The state provided almost no protection from the ravages of unemployment except for a short-term, minuscule payout from the Unemployment Insurance Fund (UIF) to workers with urban residence rights. Employers saw the massive haemorrhage of jobs as a straightforward economic and market issue. One employer spoke for many: ‘No negotiation at all over retrenchments. That’s a purely financial matter and purely up to management.’ Indeed, a 1983 management conference welcomed the job losses: ‘Retrenchments had a positive effect on company-worker relations; workers are now a little more worried about their jobs, and productivity has improved a lot because they know what can happen to them as well.’5 Many employers were so detached from the lives of their employees that they failed to inform retrenchment victims of unemployment benefits or sign off their UIF cards.
A 1984 survey on the East Rand showed that even employers who agreed to retrenchment procedures generally did not follow them. They gave little or no notice. The TMF foundry, for example, informed workers on the morning they were laid off, and then locked them out when they protested. One worker relates:
I arrived on Monday afternoon for the night shift. I looked at the clock station for my clock card, it was not there. We stood outside because we didn’t have the tickets and waited for boss Willen … there were eight from my department … he came to his office, went in, and came out to say there is no more job for us. I asked him how can he dismiss me like that, I have worked since 1970. He said he can’t do nothing, there is no job … I went to George to complain about the retrenchment and he said I did not work well and that I became drunk.
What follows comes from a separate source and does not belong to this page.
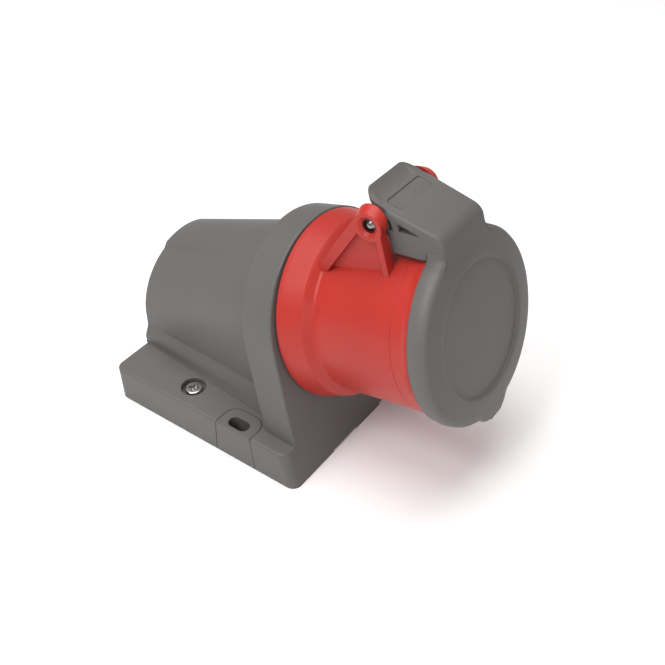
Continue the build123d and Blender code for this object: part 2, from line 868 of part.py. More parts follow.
def lid_lip():
    """The small lip under the lid for lifting it."""
    lip = RectangleRounded(2 * lip_half_width, 2 * lip_corner_r + 8, lip_corner_r)
    low = lid_edge - lip_depth
    solid = Pos(0, -lip_reach + lip_corner_r + 4, low) * extrude(lip, lip_depth - 0.3)
    return solid - disc(lid_belly_r - 1.5, low - 1, lid_edge + 1)


def arm_side_outline():
    """The whole side outline of the arm, from the thumb tab to the lid's face."""
    rear_up = arm_top_at(tab_rear_s)
    return outline([
        (tab_rear_s, rear_up - arm_top_thickness),
        (tab_rear_s, rear_up),
        (arm_top_front_s, arm_top_front_up),
        (lid_edge, arm_top_front_up - 3.0),
        (lid_edge + 0.2, lid_edge_r - 5),
        (lid_face - lid_wall + 0.5, lid_edge_r - 6),
        (lid_face - lid_wall + 0.5, arm_bottom_front_up - 0.4),
        (lid_rear, arm_bottom_front_up - 0.4),
        (arm_bottom_rear_s, arm_bottom_rear_up),
        (arm_bottom_rear_s - 0.6, hinge_up - arm_barrel_r),
        (hinge_s, hinge_up - arm_barrel_r),
        (hinge_s - arm_barrel_r * 0.8, hinge_up - arm_barrel_r * 0.6),
        (hinge_s - arm_barrel_r * 0.8, hinge_up + arm_barrel_r * 0.6),
        (tab_rear_s + 3, rear_up - arm_top_thickness - 1.8),
    ])


def thumb_lip():
    """The rounded lip across the rear end of the arm."""
    top = arm_top_at(tab_rear_s)
    points = [
        (tab_rear_s, top - arm_top_thickness),
        (tab_rear_s, top + tab_lip_rise),
        (tab_rear_s + tab_lip_length * 0.75, arm_top_at(tab_rear_s + tab_lip_length * 0.75) + tab_lip_rise),
        (tab_rear_s + tab_lip_length, arm_top_at(tab_rear_s + tab_lip_length) - 0.2),
        (tab_rear_s + tab_lip_length, arm_top_at(tab_rear_s + tab_lip_length) - arm_top_thickness),
    ]
    lip = across(outline(points), -arm_half_width, arm_half_width)
    crosswise = lip.edges().filter_by(Axis.X).sort_by(Axis.Y)[-2:]
    lip = fillet(crosswise, tab_lip_r)
    return lip


def collar_space():
    """The room kept free round the collar under the arm."""
    return turned([
        (0, tab_rear_s - 20),
        (seam_r + arm_gap, tab_rear_s - 20),
        (seam_r + arm_gap, seam_at),
        (seam_r + arm_gap + 0.4, flare_end - 3.5),
        (flare_r + arm_gap, flare_end - 0.6),
        (flare_r + arm_gap, lid_rear - 0.1),
        (0, lid_rear - 0.1),
    ])


def tab_sides():
    """What is cut off both sides of the thumb tab, which is narrower than the arm."""
    blend_at = tab_rear_s + tab_lip_length + 1.0
    width = arm_half_width + 1
    kept_length = 30
    kept = RectangleRounded(2 * tab_half_width, kept_length, tab_corner_r)
    rest = Pos(0, -(tab_rear_s + blend_at) / 2) * Rectangle(2 * width, blend_at - tab_rear_s)
    rest -= Pos(0, -tab_rear_s - kept_length / 2) * kept
    for side in (-1, 1):
        rest = rest + outline([
            (side * tab_half_width, -blend_at),
            (side * width, -blend_at),
            (side * width, -blend_at - tab_blend_length * 2),
        ])
    low = hinge_up + arm_barrel_r * 0.7
    plan = Plane(origin=(0, low, 0), x_dir=(1, 0, 0), z_dir=(0, 1, 0))
    return plan.location * extrude(rest, arm_top_at(tab_rear_s) + tab_lip_rise + 1 - low)


def arm_block():
    """The arm's outer form with its rounded top edges and the thumb lip."""
    arm = across(arm_side_outline(), -arm_half_width, arm_half_width)
    nose = [e for e in arm.edges().filter_by(Axis.X)
            if e.center().Y > arm_top_front_up - 4 and e.center().Z > arm_top_front_s - 1]
    arm = fillet(nose, arm_nose_r * 0.6)
    rims = [e for e in arm.edges() if e.length > 15 and e.center().Y > arm_top_front_up
            and abs(e.center().X) > arm_half_width - 0.01]
    arm = fillet(rims, arm_edge_r)
    return arm + thumb_lip() - tab_sides()


def arm_window():
    """The slits in the cheeks under the top, on both sides of a rib."""
    under = arm_top_thickness + 0.7
    rear = hinge_s + arm_barrel_r
    window = outline([
        (rear, arm_top_at(rear) - under),
        (arm_window_front_s, arm_top_at(arm_window_front_s) - under),
        (arm_rib_s + 3, arm_top_at(arm_rib_s + 3) - under - arm_window_drop * 0.5),
        (rear, arm_top_at(rear) - under - arm_window_drop),
    ])
    rib = outline([
        (arm_rib_s - arm_rib_width / 2 - 0.6, 0),
        (arm_rib_s - arm_rib_width / 2 - 0.6, 100),
        (arm_rib_s + arm_rib_width / 2, 100),
        (arm_rib_s + arm_rib_width / 2, 0),
    ])
    return across(window - rib, -arm_half_width - 1, arm_half_width + 1)


def thumb_groove():
    """The shallow strip across the top of the arm, in front of the thumb lip."""
    groove_s = tab_rear_s + tab_lip_length + groove_length / 2 + 0.2
    top_plane = Plane(
        origin=(0, arm_top_at(groove_s), groove_s), x_dir=(1, 0, 0), z_dir=(0, 1, -arm_slope))
    groove = extrude(RectangleRounded(2 * groove_half_width, groove_length, groove_corner_r), groove_depth + 2)
    return top_plane.location * (Pos(0, 0, -groove_depth) * groove)


def lid_arm():
    """The hollow arm that carries the lid from the hinge, with its thumb tab."""
    inside = arm_half_width - arm_cheek
    hollow = outline([
        (tab_rear_s - 1, arm_top_at(tab_rear_s - 1) - arm_top_thickness),
        (lid_rear - 1, arm_top_at(lid_rear - 1) - arm_top_thickness),
        (lid_rear - 1, arm_bottom_front_up - 5),
        (tab_rear_s - 1, arm_bottom_front_up - 5),
    ])
    arm = arm_block() - across(hollow, -inside, inside)
    arm = arm - arm_window() - thumb_groove() - collar_space()
    hole = SIDE * (Pos(hinge_s, hinge_up) * Circle(pin_r + running_gap))
    arm -= Pos(arm_half_width + 1, 0, 0) * extrude(hole, 2 * arm_half_width + 2)
    return arm


def lid():
    """The grey lid, moulded with its arm."""
    body = lid_disc() + lid_lip()
    body = body + lid_arm()
    body -= disc(lid_skirt_inner_r - 0.01, lid_rear - 3, lid_face - lid_wall)
    return in_place(body)


def lid_seal():
    """The rubber ring in the lid that presses on the collar's mouth."""
    inner_face = lid_face - lid_wall
    return in_place(ring(lid_seal_outer_r, lid_seal_inner_r, nose_end + lid_seal_gap, inner_face))


def hinge_pin():
    """The steel pin through both ears and the arm."""
    end = ear_outer - ear_sink_depth - ear_recess_depth * 0.4
    pin = extrude(SIDE * (Pos(hinge_s, hinge_up) * Circle(pin_r)), 2 * end)
    pin = Pos(end, 0, 0) * pin
    pin = chamfer(pin.edges().filter_by(GeomType.CIRCLE), 0.3)
    return in_place(pin)


def spring_leg(across_at, angle, side, length):
    """A straight leg of wire, tangent to the coil at an angle round the pin."""
    a = radians(angle)
    start = (across_at, hinge_up + spring_mean_r * sin(a), hinge_s + spring_mean_r * cos(a))
    way = Plane(origin=start, z_dir=(0, side * cos(a), -side * sin(a)))
    return way.location * disc(spring_leg_r, -spring_wire / 2, length)


def lid_spring():
    """The torsion spring round the pin: close turns between two straight legs."""
    end = spring_pitch * (spring_turns - 1) / 2
    under_arm = 90 + degrees(atan2(arm_slope, 1))
    turns = [Plane(origin=(spring_pitch * i - end, hinge_up, hinge_s), z_dir=(1, 0, 0)).location
             * Torus(spring_mean_r, spring_wire / 2) for i in range(spring_turns)]
    coil = turns[0] + turns[1:]
    coil += spring_leg(-end, under_arm, -1, spring_arm_leg)
    coil += spring_leg(end, spring_collar_leg_angle - 90, 1, spring_collar_leg)
    return in_place(coil)


save(base_plate(), "base_plate")
save(housing_cover(), "housing_cover")
save(housing_seal(), "housing_seal")
save(cover_screws(), "cover_screws")
save(entry_grommet(), "entry_grommet")
save(socket_collar(), "socket_collar")
save(flange_seal(), "flange_seal")
save(collar_nut(), "collar_nut")
save(contact_carrier(), "contact_carrier")
save(entry_plate(), "entry_plate")
save(contact_retainer(), "contact_retainer")
save(retainer_screws(), "retainer_screws")
save(insert_clamp_ring(), "insert_clamp_ring")
for pole, pole_angle in zip(("pe", "l1", "l2", "l3", "n"), pole_angles):
    save(contact_sleeve(pole_angle), f"contact_{pole}")
save(contact_springs(), "contact_springs")
save(terminal_screws(), "terminal_screws")
save(lid(), "lid")
save(lid_seal(), "lid_seal")
save(hinge_pin(), "hinge_pin")
save(lid_spring(), "lid_spring")
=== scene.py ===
# %% [markdown]
# # A wall socket for a five-pin industrial plug
# The solids of this receptacle come from CAD, and they already have their real sizes and
# places. This lesson gives them their finish: moulded grey and red plastic, brass contacts,
# rubber seals and plated screws. It also adds a few shapes that are easier to make here, such
# as the wound spring, the dished thumb tab and the soft corners of the moulding. Every step
# works in metres, in the same frame as the solids.

# %% Load the solids as a fixed frame
import math

import bmesh
import bpy
import numpy as np
from mathutils import Matrix, Vector


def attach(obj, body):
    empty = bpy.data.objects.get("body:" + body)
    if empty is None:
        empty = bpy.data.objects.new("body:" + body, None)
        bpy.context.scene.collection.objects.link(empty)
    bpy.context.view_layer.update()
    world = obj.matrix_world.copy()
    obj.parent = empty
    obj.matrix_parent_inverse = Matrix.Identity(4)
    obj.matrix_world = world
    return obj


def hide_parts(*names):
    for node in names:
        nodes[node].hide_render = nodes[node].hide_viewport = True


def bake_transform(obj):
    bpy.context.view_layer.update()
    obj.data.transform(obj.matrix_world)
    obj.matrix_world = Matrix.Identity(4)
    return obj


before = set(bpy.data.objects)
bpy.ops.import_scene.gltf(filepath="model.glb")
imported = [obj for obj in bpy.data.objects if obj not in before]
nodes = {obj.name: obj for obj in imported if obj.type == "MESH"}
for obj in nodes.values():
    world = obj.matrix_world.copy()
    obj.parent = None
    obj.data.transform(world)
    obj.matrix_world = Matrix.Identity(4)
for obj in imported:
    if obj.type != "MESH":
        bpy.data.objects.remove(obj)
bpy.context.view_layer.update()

# %% [markdown]
# The socket leans back by fifteen degrees, so most of its shapes are easy to describe in a
# frame of their own: across, up, and along the socket's axis from the housing's face. A
# small function turns such points into places in the part's frame. It takes whole arrays,
# so a surface of thousands of points needs only one call.

# %% The socket's own frame
TILT = math.radians(15.0)
AXIS_HEIGHT = 0.0564
FACE_X = 0.0495 - AXIS_HEIGHT * math.tan(TILT)
HINGE_ALONG, HINGE_UP = 0.04035, 0.0476
SIDES = (("left", 1), ("right", -1))


def in_part(across, up, along):
    """Place = face centre + across*Y + up*(-sin t, 0, cos t) + along*(cos t, 0, sin t)."""
    x = FACE_X - up * math.sin(TILT) + along * math.cos(TILT)
    z = AXIS_HEIGHT + up * math.cos(TILT) + along * math.sin(TILT)
    return np.stack(np.broadcast_arrays(x, across, z), axis=-1)


hinge_place = in_part(0.0, HINGE_UP, HINGE_ALONG)
print("hinge at", hinge_place.round(5))

# %% [markdown]
# A new piece is a grid of points that a formula gives. This helper turns the grid into a
# mesh: each small square of the grid becomes one face. A grid that closes on itself, such as
# a tube, says so, and then its last row joins the first one. Several formulas fade from one
# shape to another, and the second helper makes such a change start and end softly.

# %% From a grid of points to a mesh
MERGE_DISTANCE = 1e-7


def grid_mesh(name, points, close_rows=False, close_columns=False):
    """Faces join point (i, j) to its neighbours (i+1, j), (i+1, j+1) and (i, j+1)."""
    rows, columns = points.shape[:2]
    i = np.arange(rows if close_rows else rows - 1)
    j = np.arange(columns if close_columns else columns - 1)
    i, j = (a.ravel() for a in np.meshgrid(i, j, indexing="ij"))
    i2, j2 = (i + 1) % rows, (j + 1) % columns
    corners = np.stack([i * columns + j, i2 * columns + j, i2 * columns + j2, i * columns + j2], axis=1)
    mesh = bpy.data.meshes.new(name)
    mesh.from_pydata(points.reshape(-1, 3).tolist(), [], corners.tolist())
    work = bmesh.new()
    work.from_mesh(mesh)
    bmesh.ops.remove_doubles(work, verts=work.verts, dist=MERGE_DISTANCE)
    work.to_mesh(mesh)
    work.free()
    mesh.shade_smooth()
    piece = bpy.data.objects.new(name, mesh)
    bpy.context.scene.collection.objects.link(piece)
    return piece


def soft(t):
    """t*t*(3 - 2t): runs from 0 to 1 with a level start and end."""
    return t * t * (3 - 2 * t)


# %% [markdown]
# The camera stands where the photograph's camera stood: above, in front and to the right,
# about forty centimetres away, with a normal lens. The picture's sides aren't quite level,
# so the camera is rolled a little, and a small shift puts the object where it is in the
# photograph. All these numbers come from fitting the object's corners to the photograph.

# %% Camera
CAMERA_AZIMUTH, CAMERA_ELEVATION = math.radians(36.667), math.radians(40.921)
CAMERA_DISTANCE, CAMERA_ROLL = 0.38864, math.radians(-1.346)
LENS_MM, SENSOR_MM = 50.1, 36.0
SHIFT_RIGHT, SHIFT_UP = -0.0041, 0.0151
LOOKED_AT = Vector((0.0325, 0.0, 0.034))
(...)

He did not want me to answer and then he just walked out.6
Mandlenkosi Makhoba recalled the desperation of unemployment:
And when you are out of a job, you realise that the boss and the government have the power to condemn you to death. If they send you back home, and back home now there’s a drought, and you can’t get any new job, it’s a death sentence. The countryside is pushing you into the cities to stay alive; the cities are pushing you into the countryside to die. You get scared. It’s a fear that you come to know after a week without food.7
Most companies did not discuss job cuts or negotiate severance pay as a strategy to prevent workers from taking action against the closure. Unskilled contract workers were the worst hit, even if they had sufficient education to be trained or retrained. Eddie Webster’s survey of union members who were predominantly migrants showed that 60 per cent had at least primary schooling.8 It was unskilled contract workers who were most affected by retrenchments. From the 1980s, in line with the Riekert Commission’s call for the creation of a stable class of black urban ‘insiders’; administration boards urged employers to hire local labour and discouraged the recruitment of illegal migrants.9 The recession provided an ideal setting for pursuing this policy.
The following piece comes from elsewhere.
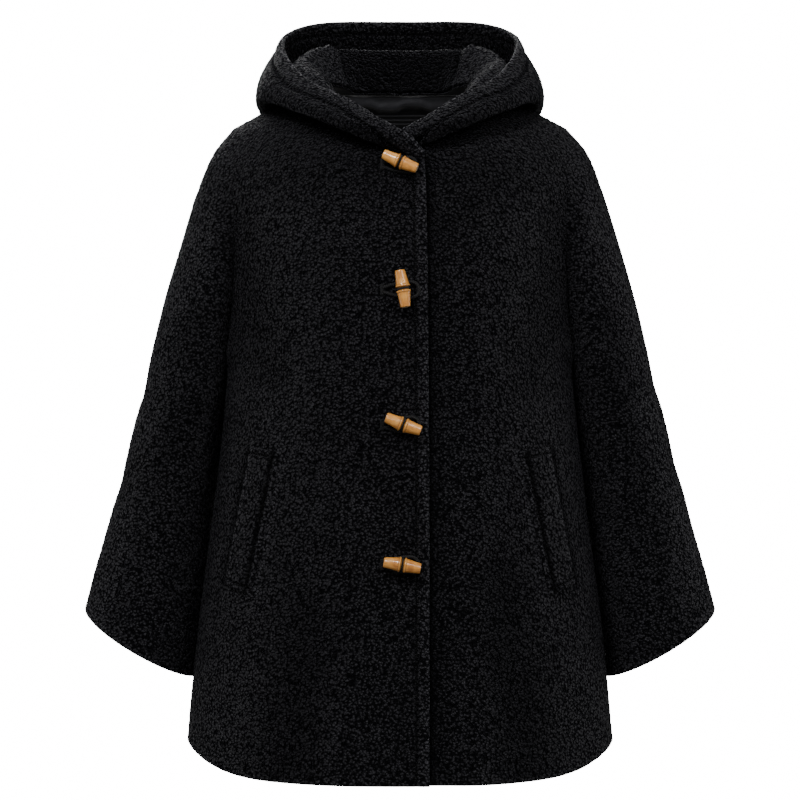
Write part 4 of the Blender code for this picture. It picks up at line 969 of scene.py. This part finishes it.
def tube(path, radius, up, sides=12, twist=900.0):
    """Rings of the given radius along a path, set square to it and steadied by the direction up, closed at
    both ends.  The UV's u runs once round and v along, in strand lengths."""
    ahead = np.gradient(path, axis=0)
    ahead /= np.linalg.norm(ahead, axis=1)[:, None]
    side = np.cross(ahead, up)
    side /= np.linalg.norm(side, axis=1)[:, None]
    over = np.cross(side, ahead)
    angle = 2 * np.pi * np.arange(sides) / sides
    ring = np.cos(angle)[None, :, None] * side[:, None] + np.sin(angle)[None, :, None] * over[:, None]
    radius = np.broadcast_to(radius, len(path))
    points = path[:, None] + radius[:, None, None] * ring
    index = np.arange(len(path) * sides).reshape(len(path), sides)
    index = np.concatenate([index, index[:, :1]], axis=1)
    faces = [quads(index)[:, ::-1], index[:1, -2::-1], index[-1:, :-1]]
    along = running_length(path, 0)
    u = np.tile(np.abs(angle / np.pi - 1.0), len(path))
    return points.reshape(-1, 3), faces, u, np.repeat(along * twist, sides)


def together(parts):
    """Several (points, faces, u, v) as one, with the point numbers of each moved on."""
    first = np.cumsum([0] + [len(part[0]) for part in parts])
    faces = [group + start for part, start in zip(parts, first) for group in part[1]]
    return (np.concatenate([part[0] for part in parts]), faces,
            np.concatenate([part[2] for part in parts]), np.concatenate([part[3] for part in parts]))


def toggle_tie(name, x, z, tilt):
    """A helix of three turns round the waist, and four twisted threads from it down to the front."""
    centre, along, normal = toggle_frame(x, z, tilt)
    side = np.cross(along, normal)
    turn = np.linspace(0.0, 2 * TIE_TURNS * np.pi, 145) + np.pi
    ring = np.cos(turn)[:, None] * normal + np.sin(turn)[:, None] * side
    winding = centre + (WAIST_RADIUS + 0.0005) * ring + along * np.linspace(-0.0009, 0.0009, 145)[:, None]
    parts = [tube(winding, THREAD_RADIUS, along, 10)]
    drop = np.linspace(0.0, 1.0, 25)
    deep = WAIST_RADIUS + (TOGGLE_RISE - WAIST_RADIUS - SHANK_RADIUS) * drop
    for strand in range(SHANK_THREADS):
        spin = 2 * np.pi * (drop * 1.2 + strand / SHANK_THREADS)
        offset = np.cos(spin)[:, None] * along + np.sin(spin)[:, None] * side
        thread_path = centre - normal * deep[:, None] + SHANK_OFFSET * offset
        parts.append(tube(thread_path, SHANK_RADIUS, along, 8))
    points, faces, u, v = together(parts)
    piece = add_piece(name, points, faces, [thread])
    set_uv(piece, u, v)
    return piece


thread = cord_finish("waxed_thread", 1.0)
for number, (x, z, tilt) in enumerate(TOGGLES, start=1):
    tie = toggle_tie(f"toggle_tie_{number}_thread", x, z, tilt)
    sewn_on(tie, "cord", f"toggle_tie_{number}")

# ------------------------------------------------------------------ the cord loops
# A loop of round twisted black cord on the over front for each toggle.  It lies round the toggle's shank
# and both its ends are sewn down under a short bar tab.
TAB_X = -0.0205
TAB_SIZE = (0.005, 0.0040, 0.013)
CORD_WIDTH = 0.0020       # half the cord's thickness with its soft pile
LOOP_REACH, LOOP_HALF_WIDTH, LOOP_START = 0.0185, 0.0088, 0.0026
UNDER_TAB = 0.0012        # the ends run this far in under the tab


def cord_loop(name, x, z):
    """A half circle past the shank with two leads back to the tab that close in as a sine."""
    start = TAB_X + TAB_SIZE[0] / 2 - UNDER_TAB
    turn = np.linspace(-0.5 * np.pi, 0.5 * np.pi, 41)
    arc_x = x + LOOP_REACH - LOOP_HALF_WIDTH + LOOP_HALF_WIDTH * np.cos(turn)
    arc_z = z + LOOP_HALF_WIDTH * np.sin(turn)
    lead = np.linspace(0.0, 1.0, 25)[:-1]
    lead_x = start + (arc_x[0] - start) * lead
    lead_z = LOOP_START + (LOOP_HALF_WIDTH - LOOP_START) * np.sin(lead * np.pi / 2)
    path_x = np.concatenate([lead_x, arc_x, lead_x[::-1]])
    path_z = np.concatenate([z - lead_z, arc_z, z + lead_z[::-1]])
    points, normals = front_surface(path_x, path_z)
    path = points + normals * (CORD_WIDTH + SEAT_GAP)
    points, faces, u, v = tube(path, CORD_WIDTH, normals, sides=16, twist=420.0)
    piece = add_piece(name, points, faces, [loop_cord])
    set_uv(piece, u, v)
    return piece


loop_cord = cord_finish("twisted_cord", 2.0)
for number, (x, z, _tilt) in enumerate(TOGGLES, start=1):
    loop = cord_loop(f"loop_{number}_cord", x, z)
    sewn_on(loop, "cord", f"loop_{number}")

# ------------------------------------------------------------------ the loop tabs
# A short thread-wrapped bar over each pair of cord ends, worked through the front.
WRAPS = 11
TAB_EDGE = 0.0004         # height of its lowest edge
TAB_ROWS, TAB_COLUMNS = 133, 25


def loop_tab(name, z):
    """A half-round bar, height * (1 - (across / half width) to the 4th), ridged by its wraps as a sine of
    the length and closed in below."""
    width, depth, height = TAB_SIZE
    along = np.linspace(-1.0, 1.0, TAB_ROWS)[:, None]
    across = np.linspace(-1.0, 1.0, TAB_COLUMNS)[None, :]
    ridge = 0.5 + 0.5 * np.cos((along + 1.0) * np.pi * WRAPS)
    end = np.sqrt(np.clip(1.0 - np.abs(along) ** 14, 0.0, 1.0))
    x = TAB_X + width / 2 * across * (0.94 + 0.06 * ridge)
    at_z = z + height / 2 * along + 0.0 * across
    points, normals = front_surface(x.reshape(-1), at_z.reshape(-1))
    top = (TAB_EDGE + (depth - TAB_EDGE) * (1.0 - across ** 4) * (0.86 + 0.14 * ridge) * end).reshape(-1)
    index = np.arange(len(points)).reshape(TAB_ROWS, TAB_COLUMNS)
    every = np.concatenate([points + normals * (SEAT_GAP + top)[:, None], points + normals * SEAT_GAP])
    piece = add_piece(name, every, sheet_faces(index, flipped=True), [thread])
    u = np.tile(np.linspace(0.0, 1.0, TAB_COLUMNS), TAB_ROWS)
    v = np.repeat(np.linspace(0.0, WRAPS, TAB_ROWS), TAB_COLUMNS)
    set_uv(piece, np.concatenate([u, u]), np.concatenate([v, v]))
    return piece


for number, (_x, z, _tilt) in enumerate(TOGGLES, start=1):
    tab = loop_tab(f"loop_tab_{number}_thread", z)
    sewn_on(tab, "cord", f"loop_tab_{number}")

# ------------------------------------------------------------------ the studio
# A pale floor below the coat that sweeps up into a white wall all round, soft lights, and the camera.
FLOOR_Z = -1.40


def sweep():
    """A round floor of radius 7 m that turns up, in a quarter circle of radius 2 m, into a wall whose top
    is 9 m above it."""
    bend = np.linspace(0.1, np.pi / 2, 12)
    reach = np.concatenate([[0.0, 3.0, 6.0], 7.0 + 2.0 * np.sin(bend), [9.0]])
    rise = np.concatenate([[0.0, 0.0, 0.0], 2.0 - 2.0 * np.cos(bend), [9.0]])
    angle = 2 * np.pi * np.arange(97) / 96
    points = np.stack([reach[:, None] * np.cos(angle), reach[:, None] * np.sin(angle),
                       rise[:, None] + 0 * angle + FLOOR_Z], axis=-1)
    index = np.arange(len(reach) * 97).reshape(len(reach), 97)
    return points.reshape(-1, 3), [quads(index)]


stage_paint, stage_shader, _add, _links = new_finish("stage_paint", (0.9, 0.9, 0.9), 0.9, 0.1)
stage_shader.inputs["Emission Color"].default_value = (1.0, 1.0, 1.0, 1.0)
stage_shader.inputs["Emission Strength"].default_value = 16.0
stage = add_piece("stage", *sweep(), [stage_paint])
stage.visible_diffuse = False
stage.visible_glossy = False
stage.visible_shadow = False


def soft_light(name, place, aim, size, power):
    """A square soft box at a place, turned to a point."""
    lamp = bpy.data.lights.new(name, "AREA")
    lamp.size = size
    lamp.energy = power
    light = bpy.data.objects.new(name, lamp)
    light.location = place
    towards = np.array(aim, float) - np.array(place, float)
    flat = np.hypot(towards[0], towards[1])
    light.rotation_euler = (np.pi / 2 + np.arctan2(towards[2], flat), 0.0,
                            np.arctan2(towards[1], towards[0]) - np.pi / 2)
    bpy.context.scene.collection.objects.link(light)


soft_light("key", (-0.85, -2.15, 1.55), (0.0, 0.0, -0.12), 0.8, 45.0)
soft_light("front", (-0.3, -3.2, 0.5), (0.0, 0.0, -0.20), 0.3, 5.0)
soft_light("fill", (1.9, -2.6, 1.2), (0.0, 0.0, -0.20), 1.6, 38.0)
soft_light("top", (0.2, 0.6, 2.6), (0.0, 0.0, 0.0), 1.8, 6.0)
soft_light("left", (-3.0, 0.9, -0.5), (0.0, 0.0, -0.45), 1.4, 14.0)
soft_light("right", (3.0, 0.9, -0.5), (0.0, 0.0, -0.45), 1.4, 14.0)
soft_light("back", (-0.6, 3.0, 1.2), (0.0, 0.0, -0.3), 2.0, 70.0)
world = bpy.data.worlds.new("studio")
world.use_nodes = True
world.node_tree.nodes["Background"].inputs["Color"].default_value = (1.0, 1.0, 1.0, 1.0)
world.node_tree.nodes["Background"].inputs["Strength"].default_value = 0.22
bpy.context.scene.world = world

lens = bpy.data.cameras.new("photo")
lens.lens, lens.sensor_width = 131.25, 36.0
camera = bpy.data.objects.new("photo", lens)
camera.location = (0.0, -3.5, -0.348)
camera.rotation_euler = (np.pi / 2, 0.0, 0.0)
bpy.context.scene.collection.objects.link(camera)
bpy.context.scene.camera = camera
Union leadership began changing with the shift in the workforce. University of the Witwatersrand academic and Fosatu educator Philip Bonner commented: ‘We could see students whose education ended with the Soweto uprising coming into factories Younger urban militants began to move into leadership … More and more factories were becoming less migrant. Above all, shop stewards, and particularly branch leadership, were more dominated by educated younger people.’10 It was urbanised African workers who were beginning to benefit from the union’s organising efforts, while thousands of migrants were condemned to unemployment in the poverty-stricken homelands.
Georgina Jaffee’s 1984 survey of migrants retrenched by Dunswart Iron and Steel provides a picture of their fate. After a landmark court challenge by Mawu, the company paid each of the workers R500. But drought hampered small farming in rural KwaZulu-Natal, and many workers failed to claim unemployment benefits because of bureaucratic obstacles and the cost of travelling to state pay-points. Their children began to starve and some were sent away to grandparents. Within four months, the men had either eaten or sold their livestock, and were sending desperate messages to Dunswart workers for help.11
For those who held onto jobs, wages were eroded by rising prices and taxes after 1983, while overtime fell by 40 per cent.12 By 1982, rising inflation had increased bread prices by 40 per cent, house rentals by 30 per cent, and hostel rents by 70 per cent.13 The introduction of Value Added Tax on all goods and foodstuffs, also hit workers’ pockets. Most managers worked on the assumption that workers were paid as individuals, but surveys in Soweto in 1983 showed that half of the households sent money to dependents elsewhere, usually to bantustans.14
Dunswart Iron and Steel in Benoni was organised by Mawu in the 1970s but was hit hard by the recession and retrenchments in the early 1980s (W Matlala)
Members of the metal unions were hard hit by this recession, for car sales slumped from a high of 32 500 in 1983 to a ten-year low of 12 500 in 1986,15 and, countrywide, more than 35 000 workers in the auto and motor retail sectors lost jobs.16 World recession also had a dramatic impact on the metal engineering sector where 76 000 workers lost jobs between 1982 and 1986 and output fell by 11 per cent.17
Yet in defiance of unionisation patterns elsewhere in the world, the metal unions entered a phase of unprecedented growth and labour militancy and their careful groundwork in the 1970s began to pay dividends.
Workers turned to the militant new unions out of desperation, but this was not the only reason. Addressing a later period in the 1980s, Ian Macun writes that ‘the connections between union growth and political activity is [sic] more tenuous than assumed’.18 He shows that the change in membership density was not marked with heightened political activity such as the repression in 1986 or the unbanning of political parties in 1990. He makes the important point that union growth was directly affected by micro political opportunities that were opened up on the factory floor. One of the attractions of the emerging unions was their role in giving black workers a voice, which apartheid denied them. For the metal workers of the East Rand, many of them migrants, union organisation brought a measure of control over the insecurity of their working lives threatened by job cuts and the whims of white foremen.